Paul Edwards researcher

  • New Zealand-based researcher Paul Edwards went through the options for farmers thinking of reducing milking frequency.
  • Practices such as milking three times in two days or 10 times in seven days are now common in New Zealand for all or part of the season.

    His research has shown that milking 10 times in seven days for full season will reduce the number of milkings by 29% and reduce annual milk solids yield by 7%.

    This involves milking at, for example, 5am and 3pm one day and 10am the following day.

    Matt Gunningham farmer

  • Tasmanian farmer Matt Gunningham put his farms on once-a-day milking for the full season in order to become a more attractive employer in Tasmania, where labour is very scarce.
  • His employees start work at 6am whereas other farms in the area start at 3am.

    Cows always graze in rotation with the next paddock adjacent to the last paddock.

    “Cows go back to the paddock they came from after every milking and when they are all back in the field, they are moved to the next paddock.
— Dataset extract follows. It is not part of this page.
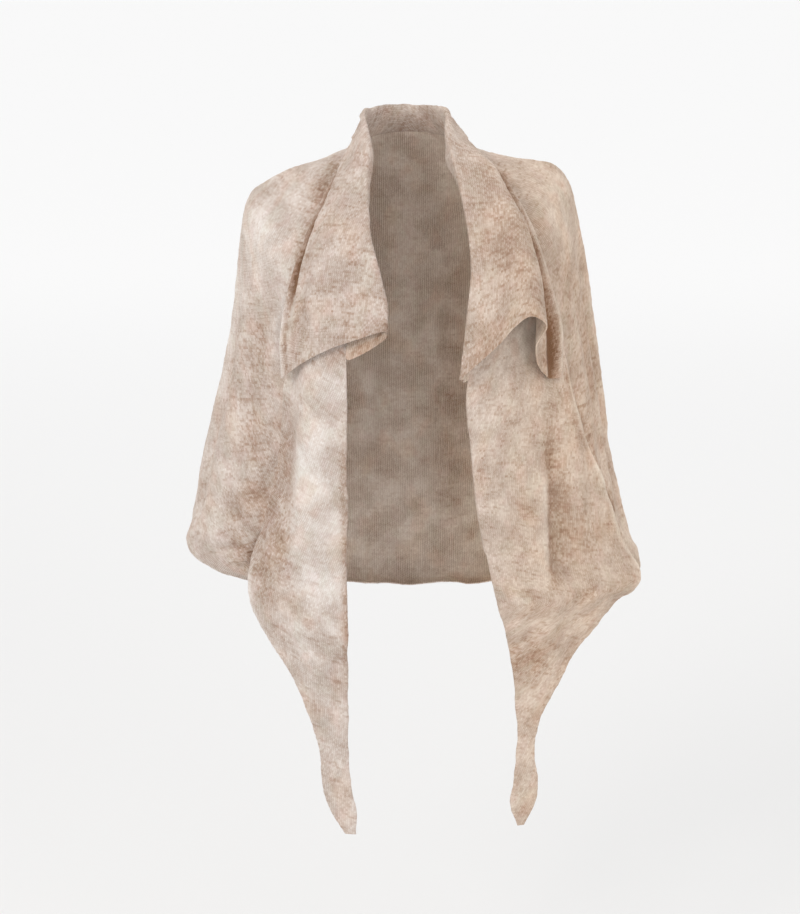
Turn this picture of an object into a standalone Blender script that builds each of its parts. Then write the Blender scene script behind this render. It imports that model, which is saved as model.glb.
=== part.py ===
# Batwing cardigan with a wide folded collar and two long front tails, hollow, hanging as it is worn.
# Metres, +Z up, the wearer faces -Y. The origin is the middle of the neck, level with the shoulder points.
# "right" and "left" are the wearer's: the right side lies at -X.
import math

import bmesh
import bpy
from mathutils import Vector

# ---- driving sizes ------------------------------------------------------------------------------------
wall = 0.002                # thickness of the knitted cloth
seamGap = 0.0003            # gap between two pieces that are sewn together
slope = 1.3                 # how late a section drops from the side to the front and the back
slitTop = 9                 # section at which the arm slit opens in the front and sleeve seam
slitOpen = 0.014            # how far the sleeve's edge stands behind the front at the slit
slitReach = 34.0            # degrees round the body over which the sleeve leans back to the slit
hemSection = 14             # last section of the sleeves and the back
collarEnd = 5               # section at which the collar's two ends are sewn to the fronts
rollRadius = 0.006          # inside radius of the collar's rolled fold
seamRun = 0.007             # the collar leaves its seam in line with the cloth for this long
lapelBow = 0.011            # how far the turned-down collar stands out between its fold and its free edge
standLean = 0.002           # how far the collar's stand leans towards the neck below its fold
waveEnd = 0.9               # where the collar's valley lies when the points of its wave are read as they are
stepsPerSection = 2         # cells between two rows of a section table
frontCells = 10             # cells across a front
sleeveCells = 14            # cells round a sleeve
backHalfCells = 9           # cells from a sleeve seam to the middle of the back
collarCells = 17            # cells from the collar's seam to its free edge
neckCells = 3               # the collar's cells from one seam of the neckline to the next
napeCells = 5               # the collar's cells from the back seam to the middle of the back
tinySection = 0.02          # a step down the sections, and one round them, for reading a direction
tinyAngle = 0.5

# ---- sections of the body -----------------------------------------------------------------------------
# One row for each section, from the neckline down. Each is half an oval: side is its outermost point,
# edge its front end, back its end at the middle of the back. frontSeam and backSeam are how far out the
# sleeve's two seams lie.
sectionColumns = ("sideX", "sideY", "sideZ", "edgeX", "edgeY", "edgeZ", "backY", "backZ", "frontSeam", "backSeam")
bodySections = {
    "right": (
        (0.074, 0.004, -0.004, 0.060, -0.040, -0.022, 0.072, 0.010, 0.070, 0.066),
        (0.108, 0.006, -0.015, 0.066, -0.078, -0.062, 0.100, -0.022, 0.092, 0.090),
        (0.150, 0.008, -0.032, 0.071, -0.110, -0.110, 0.118, -0.062, 0.113, 0.116),
        (0.188, 0.010, -0.048, 0.075, -0.130, -0.165, 0.128, -0.112, 0.135, 0.140),
        (0.216, 0.012, -0.072, 0.078, -0.142, -0.215, 0.134, -0.170, 0.152, 0.158),
        (0.226, 0.012, -0.135, 0.083, -0.148, -0.258, 0.137, -0.232, 0.163, 0.168),
        (0.237, 0.012, -0.220, 0.085, -0.150, -0.330, 0.138, -0.300, 0.171, 0.176),
        (0.252, 0.012, -0.310, 0.085, -0.150, -0.400, 0.138, -0.370, 0.178, 0.184),
        (0.272, 0.012, -0.385, 0.085, -0.149, -0.455, 0.140, -0.440, 0.187, 0.192),
        (0.290, 0.012, -0.460, 0.086, -0.148, -0.510, 0.143, -0.510, 0.203, 0.200),
        (0.304, 0.012, -0.522, 0.086, -0.148, -0.555, 0.146, -0.565, 0.213, 0.206),
    ),
    "left": (
        (0.070, 0.004, -0.002, 0.056, -0.040, -0.020, 0.072, 0.010, 0.066, 0.063),
        (0.108, 0.006, -0.013, 0.078, -0.078, -0.060, 0.100, -0.022, 0.100, 0.092),
        (0.152, 0.008, -0.017, 0.090, -0.108, -0.108, 0.118, -0.062, 0.138, 0.118),
        (0.192, 0.010, -0.027, 0.100, -0.130, -0.162, 0.128, -0.112, 0.160, 0.142),
        (0.216, 0.012, -0.056, 0.094, -0.142, -0.220, 0.134, -0.170, 0.177, 0.160),
        (0.230, 0.012, -0.115, 0.076, -0.148, -0.288, 0.137, -0.232, 0.194, 0.170),
        (0.242, 0.012, -0.195, 0.079, -0.150, -0.345, 0.138, -0.300, 0.206, 0.180),
        (0.255, 0.012, -0.290, 0.085, -0.150, -0.400, 0.138, -0.370, 0.220, 0.190),
        (0.268, 0.012, -0.375, 0.090, -0.149, -0.455, 0.140, -0.440, 0.241, 0.198),
        (0.284, 0.012, -0.452, 0.101, -0.148, -0.510, 0.143, -0.510, 0.266, 0.206),
        (0.306, 0.012, -0.525, 0.113, -0.147, -0.560, 0.146, -0.565, 0.288, 0.214),
    ),
}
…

If you stand on the fence line between them, you can see the cover on the field with the most amount of grass and the least amount of grass.
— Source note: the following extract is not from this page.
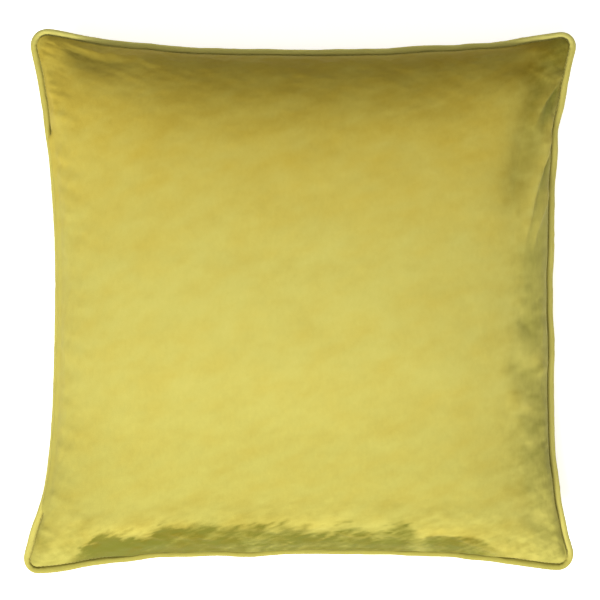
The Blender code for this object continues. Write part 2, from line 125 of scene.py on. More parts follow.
def spacing(cells, crowding=EDGE_CROWDING):
    """Fractions from 0 to 1, closer together at both ends."""
    even = np.linspace(0, 1, cells + 1)
    return even - crowding * np.sin(2 * math.pi * even) / (2 * math.pi)


def reach_along(points):
    """How far along a polyline each of its points is."""
    return np.r_[0, np.cumsum(np.linalg.norm(np.diff(points, axis=0), axis=1))]


def by_length(points, fractions):
    """Points at these fractions of a polyline's length."""
    points = np.array([tuple(p) for p in points])
    reached = reach_along(points)
    return np.stack(
        [np.interp(fractions * reached[-1], reached, points[:, k]) for k in range(points.shape[1])],
        axis=1,
    )


def closed_edge(cells, crowding=EDGE_CROWDING, reach=CORNER_REACH):
    """The closed outer edge, anticlockwise, from the bottom left corner's middle."""
    loop = []
    for side in range(4):
        margin = reach / side_length(side)
        middle = [side_point(side, margin + (1 - 2 * margin) * i / 240) for i in range(241)]
        whole = corner_arc(side, 1, reach)[:-1] + middle + corner_arc((side + 1) % 4, 0, reach)[1:]
        loop.append(by_length(whole, spacing(cells, crowding))[:-1])
    return np.vstack(loop)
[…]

    “Running simple systems means that we don’t need to employ the very best operators and the farm is still well run and very profitable,” Matt said.

    Niall Murphy dairy farmer, US

  • “Input cost inflation is a good thing for grass-based dairy farmers as it means the margin for high-input farmers is being eroded while low-input farmers can make more money because the differential between milk price and cost of production will have increased,” Niall Murphy said.
  • Donagh Berry researcher

  • Teagasc researcher Donagh Berry said that genetic improvement in fertility is not as good in already very fertile herds, saying that it is only working half as good when EBI for fertility is already very good.
  • He also said that if beef was removed as a component of EBI, one-third of the top 25 bulls for EBI would be pure Jersey.
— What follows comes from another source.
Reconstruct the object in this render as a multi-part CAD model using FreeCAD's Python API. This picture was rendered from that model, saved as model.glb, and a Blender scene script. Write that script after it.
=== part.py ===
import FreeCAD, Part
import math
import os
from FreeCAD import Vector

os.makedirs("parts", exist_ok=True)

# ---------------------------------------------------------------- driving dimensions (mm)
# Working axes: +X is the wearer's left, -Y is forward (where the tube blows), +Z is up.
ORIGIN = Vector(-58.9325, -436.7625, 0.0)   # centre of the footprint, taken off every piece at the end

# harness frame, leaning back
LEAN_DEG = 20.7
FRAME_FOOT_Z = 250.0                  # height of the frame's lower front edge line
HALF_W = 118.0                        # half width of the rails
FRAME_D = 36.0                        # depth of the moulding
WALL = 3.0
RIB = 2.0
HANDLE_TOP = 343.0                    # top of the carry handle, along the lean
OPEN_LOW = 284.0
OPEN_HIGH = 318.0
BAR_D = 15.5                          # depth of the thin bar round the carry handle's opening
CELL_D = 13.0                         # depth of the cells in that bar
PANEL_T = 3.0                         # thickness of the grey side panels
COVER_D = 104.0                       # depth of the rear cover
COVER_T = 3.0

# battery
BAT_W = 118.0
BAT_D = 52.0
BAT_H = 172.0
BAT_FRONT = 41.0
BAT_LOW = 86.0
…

    Peter Farrell dairy farmer, Meath

  • “I remember when genomic bulls used to be called test bulls and were available for €7. Now, they’re called G1 bulls and cost €18. I see a lot of bulls coming through in AI catalogues with either a picture of their dam, their second cousin or their half-sister, so I think there’s a real danger of getting cat-fished,” said Peter Farrell from Co Meath.
  • Mike Murphy, Positive Farmers

  • Mike Murphy expressed serious concern that some dairy processing competitors within Ireland using other newly created export brands of butter could undermine what is a very successful brand in Kerrygold.
    • The Positive Farmers Conference was held last week. The two-day event heard from speakers from Ireland, the UK, the US, New Zealand and Australia.
    • A key message throughout was on the importance of choosing an appropriate stocking rate to generate a high return, minimise workload and improve work-life balance.
    • Gerry McGuire from Horse and Jockey in Tipperary spoke about the importance of being brilliant at the basics and getting good advice when growing a dairy business. The McGuire farm has grown from 60 cows to 220 cows.
    • Mike Bermingham, Fermoy, set his stocking rate at 2.6 cows/ha and is milking 96 cows. All the land is one block and he doesn’t want the hassle of an outside farm for silage for marginal return.
    • Former dairy farmer John Fitzpatrick from Athenry, who had to retire for health reasons, said: “Time is not renewable, it’s one of life’s precious resources.” He was speaking on a session about managing change.